I think you fail at confusing generalization with totality. Generalizations refer to most of the cases, not all of it.


It's not really a paradox. The statement is simply false. The logical negation of the sentence "all generalizations are false" is "there is at least one generalization which is not false", which does not mean that the generalization in question itself specifically was true. It could be any other.

And in colloquial language people usually call sentences of the form "all X have property Y" generalizations. If I wanted to be more accurate, I would've said along the lines "all universally quantified statements are false". In fact, I would have preferred it that way, and only barely resisted using it, but I wanted to keep it closer to the original.

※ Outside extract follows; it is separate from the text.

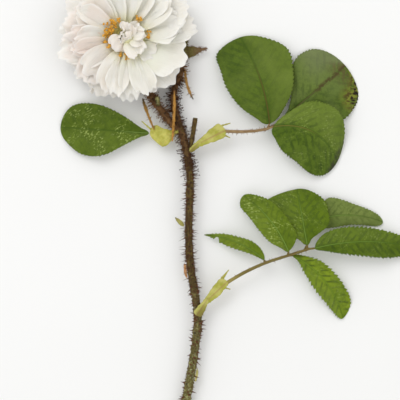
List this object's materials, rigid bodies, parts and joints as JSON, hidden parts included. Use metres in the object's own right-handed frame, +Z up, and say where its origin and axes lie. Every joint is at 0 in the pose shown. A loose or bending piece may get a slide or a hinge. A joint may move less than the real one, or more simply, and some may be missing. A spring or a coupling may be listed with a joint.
{
  "type": "cut rose",
  "caption": "Cut garden rose lying flat: open double white bloom on a bristly cane with compound toothed leaves, a side bud, a cut shoot, dry bracts and scales.",
  "frame": {"origin": "on the table, below the middle of the whole lying rose", "axes": "+Z up from the table, +Y along the cane from its cut end to the bloom, +X to the compound leaves"},
  "size_m": [0.1953, 0.266, 0.0272],
  "materials": {
    "petal": "matte",
    "stamen": "matte",
    "calyx": "matte",
    "cane": "matte",
    "leaf_stalk": "satin",
    "leaf": "satin",
    "stipule": "satin",
    "dry": "matte"
  },
  "bodies": {
    "root": {"bloom_petals": "petal", "bloom_stamens": "stamen", "bloom_calyx": "calyx", "side_bud": "calyx", "cane": "cane", "upper_leaf_stalk": "leaf_stalk", "lower_leaf_stalk": "leaf_stalk", "upper_leaflet_left": "leaf", "upper_leaflet_end": "leaf", "upper_leaflet_right": "leaf", "lower_leaflet_small": "leaf", "lower_leaflet_left": "leaf", "lower_leaflet_right": "leaf", "lower_leaflet_upper": "leaf", "lower_leaflet_side": "leaf", "lower_leaflet_end": "leaf", "single_leaf": "leaf", "single_leaf_stipule": "stipule", "dry_bract_left": "dry", "dry_bract_middle": "dry", "dry_bract_right": "dry", "cane_scale_upper": "dry", "cane_scale_middle": "dry", "cane_scale_lower": "dry"}
  },
  "joints": []
}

And sorry for my somewhat off-topic ramble (but on the other hand it's on-topic, because the topic is "You bunch of LOSERS!" and this kind of off-topic rambling make me look like a real loser, aye?).
Quote:

On the other hand Diablo could get extremelly easy, like a necromancer x skeletons, or area-damage specialized sorcerers (fireball?) x melee creatures.


Well I am talking about hell mode, you could have a fire specialized sorceress but that won't matter if the monsters are immune to fire in fact that would just screw you.

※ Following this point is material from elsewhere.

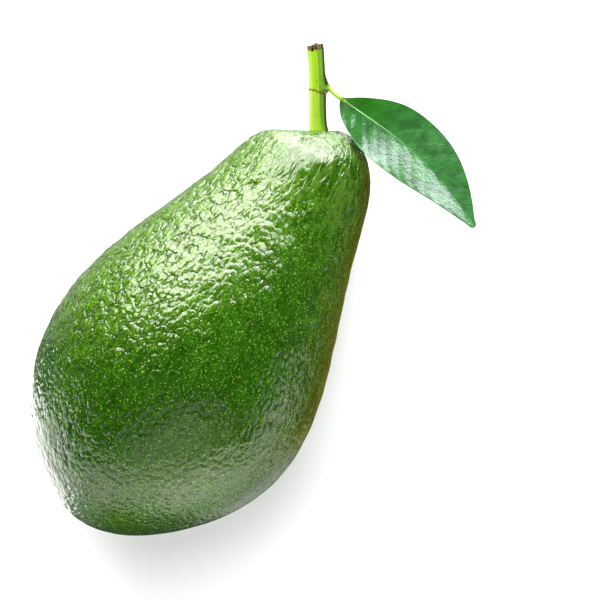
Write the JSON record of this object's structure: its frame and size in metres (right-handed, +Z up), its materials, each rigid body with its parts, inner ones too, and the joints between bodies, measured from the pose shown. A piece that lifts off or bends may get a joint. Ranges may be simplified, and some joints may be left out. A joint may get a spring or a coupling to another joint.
{
  "type": "avocado with stem and leaf",
  "caption": "Whole pear-shaped green avocado lying on its side, with a short bent neck, its green stem and a pointed oval leaf.",
  "frame": {"origin": "middle of the small flat spot that the fruit rests on", "axes": "+Y along the fruit from the blossom end toward the neck and stem, +Z up as it lies at rest"},
  "size_m": [0.0748, 0.1341, 0.0709],
  "materials": {
    "skin": "glossy pebbled green fruit skin with fine yellow-green dots",
    "stem": "fresh yellow-green stem with a brown torn end and scar",
    "leaf": "waxy dark green leaf, paler midrib and underside"
  },
  "bodies": {
    "root": {"fruit": "skin", "stem": "stem", "leaf": "leaf"}
  },
  "joints": []
}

I wouldn't really care about losing in diablo if you could actually recover from a death obviously not easily but with required skill but real skill, in hell mode with a sorceress that only had 2 elements it was more of a waste of time and really boring to recover of a death and you were unlucky enough to do not have gold and your dead body is just trapped between the monsters. The only way to recover was to go to a much previous episode were monsters are so week and it got really boring.

A good lost example were sim city in my opinion a disaster could happen and you ended rebuilding your city, the game got more difficult and challenging instead of getting boring
------ XYE - A new edition of the classic Kye
Act Raiser (the first one) definitely had this sort of gameplay. First you defeated a major monster to "open" a specific area, then you would battle monsters in the region to clear out the land, build up civilized townships so the peasants would shut-down the monster headquarters, and then finally defeat some major evil which controlled it all.

Great game, you should check it out.
A couple of thoughts:

1)I play a lot of Pro Evolution Soccer on the PS2. When you play in league mode, individual losses of a game are part of the game - it can be annoying but you can't expect to win every game normally. And 'winning' is actually pretty hard because you have to beat many other teams over a lot of matches.

2)In my RTS I totally plan to have missions you CANNOT win. Failing moves the story, but it won't tell you it's impossible - you'll just find the game continues. In a territory-based game (like Dune2) this could be a general situation - as long as you have a territory left then losing just alters the course of the game.